Он открывал в ней все новые очарования, – а то, что в другой показалось бы ему вульгарным лукавством или грубым бесстыдством, в Магде – только трогало и смешило его. Еще полудетское очарование ее тела и откровенное сластолюбие, – медленное погасание этих продолговатых глаз, словно постепенно темнеющие слои света в театральном зале, доводили его до такого безумия, что он вконец утратил всякое телесное приличие – ту сдержанность, которой отличались его классические объятия со стыдливой женой.
Он почти не выходил из дому, боясь встретить знакомых, и отпускал от себя Магду скрепя сердце, и то лишь утром, – на охоту за чулками и шелковым бельем. Его удивляло в ней отсутствие любознательности, – она не спрашивала ничего из его прежней жизни, принадлежа к числу тех людей, которые представляют себе ближнего по известной схеме и схеме этой доверяют вполне. Он старался, иногда, занять ее своим прошлым, говорил о детстве, о матери, которую помнил лишь смутно, и об отце, крутом сангвинике, любившем своих лошадей, своих собак, дубы и пшеницу своего поместья, и умершем внезапно, – и отчего? – от сочного, тряского смеха, которым разразился в бильярдной, где гость-краснобай, шмякая кулаком в ладонь, выкрякивал сальный анекдотец.
«Какой? Расскажи», – попросила Магда, облизнувшись, но он не знал какой.
Он говорил далее о ранней своей страсти к живописи, о работах своих, о ценных находках, о том, как чистят картину – чесноком и толченой смолой, – как старый лак обращается в пыль, как под фланелевой тряпкой, смоченной скипидаром, исчезает грубая, черная тень и вот расцветает баснословная красота – голубые холмы, излучистая восковая тропинка, маленькие пилигримы…
Магду занимало главным образом, сколько стоит такая картина.
Когда же он говорил о войне, о том, как он мучился в окопах, она удивлялась, почему он, ежели богат, не устроился в тылу. «Какая ты смешная! – восклицал Кречмар, целуя ее в шею. – Господи, какая ты смешная!..»
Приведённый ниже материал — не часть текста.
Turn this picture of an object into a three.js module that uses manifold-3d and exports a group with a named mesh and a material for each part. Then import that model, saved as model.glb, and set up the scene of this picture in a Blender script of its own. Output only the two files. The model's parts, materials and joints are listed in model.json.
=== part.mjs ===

Магде бывало скучно по вечерам, – ее влекли кинематографы, нарядные кабаки, негритянская музыка. «Все будет, все будет, – говорил он. – Ты только потерпи, дай мне отдышаться, сообразить, обвыкнуть. У меня всякие планы… Мы еще махнем куда-нибудь, вот ты увидишь…»
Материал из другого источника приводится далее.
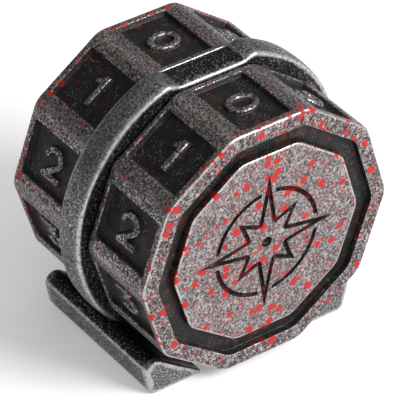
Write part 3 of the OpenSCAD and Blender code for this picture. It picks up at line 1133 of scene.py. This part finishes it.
def frame_metal(name, tones):
    """Smoother dark cast metal, with patina and painted shade where the paint mark is, and bright worn
    edges and a painted highlight line along the feet's ridges.
    """
    tree = Tree(name)
    # (0.006, 0.26): the black and speck greys of the patina and painted shade
    grain, colour, roughness, metallic = grained(tree, 0.24, tones, (0.006, 0.26))
    tree.bump(grain, 0.25, 0.05)
    return tree.finish(colour, roughness, metallic, 0.3)


def steel(name, grey, streak_size, rough):
    """Turned or rolled steel: fine streaks in its grey and its gloss."""
    tree = Tree(name)
    streaks = tree.noise(streak_size, 3.0, 0.6, distortion=1.5)
    colour = tree.ramp(streaks, [(0.3, grey * 0.6), (0.5, grey), (0.7, min(1.0, grey * 1.5))])
    roughness = tree.clamp(streaks, 0.3, 0.7, rough + 0.12, rough - 0.05)
    tree.bump(streaks, 0.15, 0.02)
    return tree.finish(colour, roughness, 1.0)


def white_floor(name):
    """White matt floor that the camera and glossy surfaces see paler than it is lit."""
    tree = Tree(name)
    tree.finish((0.93, 0.91, 0.95, 1), 0.9, 0.0)
    glow = tree.nodes.new("ShaderNodeEmission")
    glow.inputs["Color"].default_value = (1, 1, 1, 1)
    ray = tree.nodes.new("ShaderNodeLightPath")
    seen = tree.math("MAXIMUM", ray.outputs["Is Camera Ray"], ray.outputs["Is Glossy Ray"])
    seen = tree.math("MAXIMUM", seen, ray.outputs["Is Transmission Ray"])
    blend = tree.nodes.new("ShaderNodeMixShader")
    tree.put(tree.math("MULTIPLY", seen, FLOOR_GLOW), blend.inputs[0])
    tree.put(tree.shader.outputs[0], blend.inputs[1])
    tree.put(glow.outputs[0], blend.inputs[2])
    tree.put(blend.outputs[0], tree.nodes["Material Output"].inputs["Surface"])
    return tree.material


# ---- floor, lights and camera ----

TARGET = Vector((0, 0, AXLE_H * MM))
FLOOR_HALF = 2.0


def make_floor():
    mesh = bpy.data.meshes.new("floor")
    corners = [(x * FLOOR_HALF, y * FLOOR_HALF, 0) for x, y in ((-1, -1), (1, -1), (1, 1), (-1, 1))]
    mesh.from_pydata(corners, [], [(0, 1, 2, 3)])
    mesh.materials.append(white_floor("floor"))
    return to_object(mesh, "floor")


def studio_world(scene):
    """Soft light from all round, stronger from behind the object's right shoulder."""
    world = bpy.data.worlds.new("studio")
    scene.world = world
    world.use_nodes = True
    nodes, links = world.node_tree.nodes, world.node_tree.links
    lean = nodes.new("ShaderNodeVectorMath")
    lean.operation = "DOT_PRODUCT"
    lean.inputs[1].default_value = Vector((0.7, 0.25, 0.66)).normalized()
    links.new(nodes.new("ShaderNodeTexCoord").outputs["Generated"], lean.inputs[0])
    fade = nodes.new("ShaderNodeMapRange")
    fade.interpolation_type = "SMOOTHSTEP"
    for name, value in (("From Min", -0.2), ("From Max", 0.9), ("To Min", 0.22), ("To Max", 1.1)):
        fade.inputs[name].default_value = value
    links.new(lean.outputs["Value"], fade.inputs["Value"])
    links.new(fade.outputs["Result"], nodes["Background"].inputs["Color"])
    nodes["Background"].inputs["Strength"].default_value = 0.9


def area_light(name, direction, distance, size, power):
    """A round soft light that faces the object."""
    light = bpy.data.lights.new(name, "AREA")
    light.shape = "DISK"
    light.size = size
    light.energy = power
    lamp = to_object(light, name)
    away = Vector(direction).normalized()
    lamp.location = TARGET + away * distance
    lamp.rotation_mode = "QUATERNION"
    lamp.rotation_quaternion = away.to_track_quat("Z", "Y")


def make_camera(azimuth, elevation, roll, distance, shift_right, shift_up, lens):
    """A camera that looks at the object. Lengths are in dial radii, angles in degrees, lens in mm."""
    azimuth, elevation, roll = math.radians(azimuth), math.radians(elevation), math.radians(roll)
    flat = math.cos(elevation)
    back = Vector((math.sin(azimuth) * flat, -math.cos(azimuth) * flat, math.sin(elevation)))
    level = Vector((math.cos(azimuth), math.sin(azimuth), 0))
    rise = back.cross(level)
    right = level * math.cos(roll) + rise * math.sin(roll)
    up = rise * math.cos(roll) - level * math.sin(roll)
    data = bpy.data.cameras.new("camera")
    data.lens = lens
    data.sensor_width = 36.0
    data.clip_start = 0.01
    data.clip_end = 10
    camera = to_object(data, "camera")
    place = TARGET + (back * distance + right * shift_right + up * shift_up) * (DIAL_CORNER * MM)
    camera.matrix_world = Matrix.Translation(place) @ Matrix((right, up, back)).transposed().to_4x4()
    return camera


# ---- the object ----

dial_silver = silver_metal("antique_silver", (0.012, 0.088, 0.28, 0.66), 0.40, 0.5, 1.0)
cap_silver = silver_metal("antique_silver_cap", (0.034, 0.150, 0.30, 0.60), 0.70, 1.15, 1.15)
pewter = frame_metal("pewter", (0.016, 0.112, 0.23, 0.62))

numerals = [digit_loops(n) for n in range(FACES)]
emblem = relief_loops(emblem_field, STAR_R + 1, STAR_R + 1, RELIEF_PITCH, EMBLEM_LEVELS)
for side, word in ((1, "units"), (-1, "tens")):
    dial = make_end_piece(word + "_number_dial", side, dial_shell(side, numerals), dial_silver)
    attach(dial, word + "_dial")
    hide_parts(word + "_dial")
    cap = make_end_piece(word + "_engraved_cap", side, cap_shell(emblem), cap_silver)
    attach(cap, word + "_dial")
    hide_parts(word + "_end_cap")
ring_frame = make_frame(pewter)
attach(ring_frame, "frame")
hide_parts("frame")

turned = steel("turned_steel", 0.42, 0.35, 0.30)
sprung = steel("spring_strip", 0.30, 0.5, 0.34)
for node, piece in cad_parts.items():
    if not piece.hide_render:
        piece.data.materials.clear()
        piece.data.materials.append(sprung if "spring" in node else turned)

# ---- the studio ----

scene = bpy.context.scene
scene.view_settings.view_transform = "Standard"
floor = make_floor()
studio_world(scene)
area_light("key", (0.72, 0.36, 0.60), 0.40, 0.20, 2.0)
scene.camera = make_camera(azimuth=52.75, elevation=37.1, roll=1.6, distance=23.344,
                           shift_right=0.0052, shift_up=-0.0966, lens=315.2)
Он оглядывал гостиную, и его поражало, что он, не терпевший безвкусия в вещах, полюбил это нагромождение ужасов, эти модные мелочи обстановки, которыми без разбора пленялась Магда. На все падал отсвет его страсти и все оживлял.
«Мы очень мило устроились, правда, Магда?»
Она снисходительно соглашалась. Она знала, что все это только временно. Воспоминание о богатой квартире Кречмара было неотразимо, но, конечно, не следовало спешить.
Как-то, в начале июня, Магда пешком шла от модистки и уже приближалась к дому, когда кто-то сзади схватил ее за руку, повыше локтя. Она обернулась. Это был ее брат Отто. Он неприятно ухмылялся. Поодаль, тоже ухмыляясь, но сдержаннее, стояли двое его товарищей.
«Здравствуй, дитя, – сказал он. – Нехорошо забывать родных».
«Оставь мой локоть», – тихо произнесла Магда, опустив ресницы.
Отто подбоченился. «Как ты мило одета, – проговорил он, оглядывая ее с головы до ног, – прямо, можно сказать, дамочка».
Магда повернулась и пошла. Но он опять схватил ее и сделал ей больно. «Ау-уа!» – тихо вскрикнула она, как бывало в детстве.
«Ну-ка ты, – сказал Отто. – Я уже третий день наблюдаю за тобой. Знаю, как ты живешь. Однако мы лучше отойдем отсюда…»
«Пусти, пусти», – прошептала Магда, стараясь отлепить его пальцы. Кое-кто из прохожих остановился и смотрел, мечтая о скандале. Дом был совсем близко. Кречмар мог случайно выглянуть в окно. Это было бы плохо.